Thanks for all your comments. I hope to get some pics to you shortly.
Both properties are situated on a slight gradient. Not much of a concern as nearly all of the other BISF properties on this street is on a gradient. My property is though at the top of the hill at the end (or start) of the street. There is no evidence of any mining ever being conducted in this area so concerns on that front
The main cause of the subsidence was due to a number of conifer tress in very close proximity to the neighboring property (Located alongside the front to the back of the property on adjacent land next to the offending property,a pub car park). Various soil samples were taken outside my property which proved which trees were causing the subsidence. All the conifer trees have been removed, stumps included, however there is a battle to remove another offending tree, an Oak tree, located further into the car park however there seems to be a preservation order on it and as yet, this tree has not been removed but the Pub owners have been instructed to remove.
The Loss adjuster has carried out an assessment of my property and have drafted an 'schedule of works' to remedy the various, predominantly plaster cracks, around my property however I sense they have no experience with BISF Properties as they've not taken into account the structure. When quizzed about this, their view was that once the property had 'settled' or 'stabilised' the structure should return to it's default location. Really ?
The offending property is currently inhabitable due to the subsidence. The property is council -owned, On one occasion I managed to gain access to the neighboring property due to a workman attending the site to make the property safe from a gas leak (Metal thieves) On entering the lounge I noticed a huge tree root making it's way through the concrete foundation and effectively pushing each side of the foundation upwards by a gradient of 10-20 degrees. The foundation crack runs from the lounge window all the way to the opposite wall. Not sure if the crack continues into the dining room but have to assume it does as there is a wall crack at the rear of the property
My Insurers/Loss adjuster's view is that once my property has settled, they will fix all issues with my property however having advising them that the property next door may be demolished and that potentially the owners may decide to buy me out, the insurers are still willing to remedy my property even if it's earmarked for demolition. I seem to get a lack of response when I ask whether they have contacted the insurance company representing the council and what they're plans are. It seems that because the property is council owned it has to go through a process of cabinet meetings and hence why it's taking them so long to reach a decision.

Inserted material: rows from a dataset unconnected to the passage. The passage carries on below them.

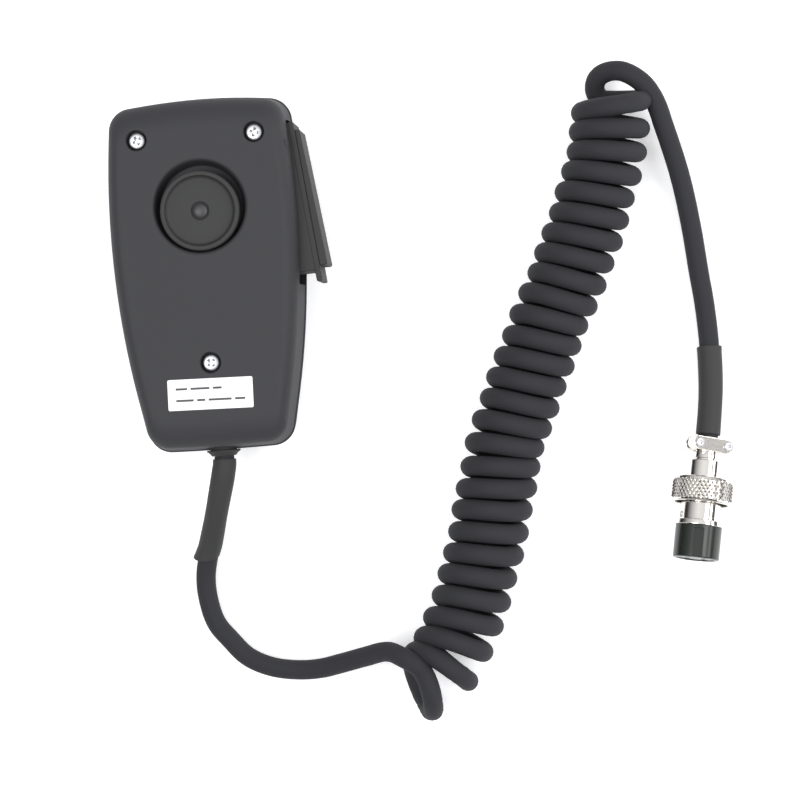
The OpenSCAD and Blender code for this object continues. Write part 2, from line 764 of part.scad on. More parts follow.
// One jaw of the cord clamp: a bar with round ends, lying across the cord
module jaw(y0, y1, len) {
    translate([0, y0, saddle_z + len / 2]) rotate([-90, 0, 0]) {
        for (s = [-1, 1]) translate([s * ear_x, 0, 0]) cylinder(d = len, h = y1 - y0, $fn = 48);
        translate([-ear_x, -len / 2, 0]) cube([2 * ear_x, len, y1 - y0]);
    }
}

module jaw_holes(r) {
    for (s = [-1, 1]) translate([s * ear_x, -jaw_y - 1, saddle_z + saddle_len / 2]) rotate([-90, 0, 0])
        cylinder(r = r, h = 2 * jaw_y + 2, $fn = 32);
}

module plug_rear_shell() {
    color(nickel) at_plug() difference() {
        union() {
            rotate([0, 0, clamp_roll]) difference() {
                jaw(-jaw_y, -jaw_gap, saddle_len);
                jaw_holes(jaw_screw_r);
            }
            translate([0, 0, neck_z - eps]) cylinder(r = neck_r, h = rear_shell_z - neck_z + 0.1);
            translate([0, 0, rear_shell_z]) cylinder(r = rear_shell_r, h = rear_shell_len);
        }
        translate([0, 0, -1]) cylinder(r = cord_r + fit, h = 20);
        translate([0, 0, rear_shell_z + 1.2]) cylinder(r = rear_shell_r - 1, h = 20);
    }
}

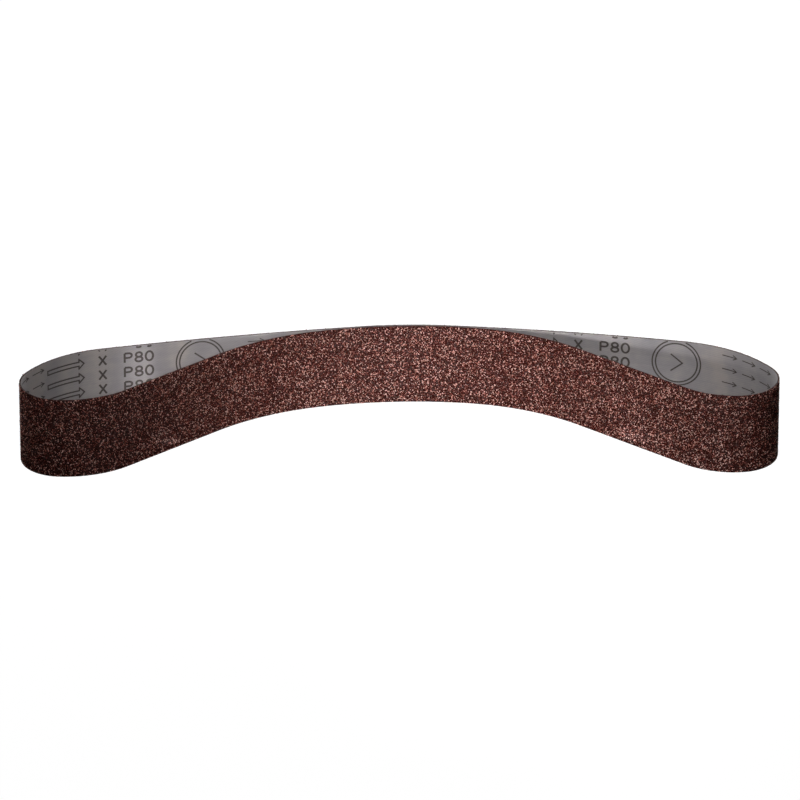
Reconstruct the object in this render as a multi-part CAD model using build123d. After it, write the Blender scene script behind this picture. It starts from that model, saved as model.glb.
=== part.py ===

Take a look at this video, it’s on 4 OD. It’s a case where Sarah Beeny is helping the owners of a house that has been hit by tree roots and in this instance the house actually did re-settle.
Although the house in the video is not of steel construction, it does give a valuable insight into the effects of damage, movement and it even deals with tree preservation orders.
BTW, should anyone consider re rending any part of the exterior of your property, they should not use just any old standard render as the the coating needs to have a certain amount of flex. This is partly due to the fact that the steel frame can expand and contract considerably depending on the weather.
I should also point out that not every foundation of a BISF house was built in the same way. Some were complete slabs but others were not.
A good example of open grid style can be seen below.
Wow, that is a noticeable tilt on the house on the right! I'd be surprised if it was just the trees causing that, though no doubt they didn't help. I would expect the problem is down to something more fundamental, such as instability in the ground that wasn't corrected when the foundations were laid.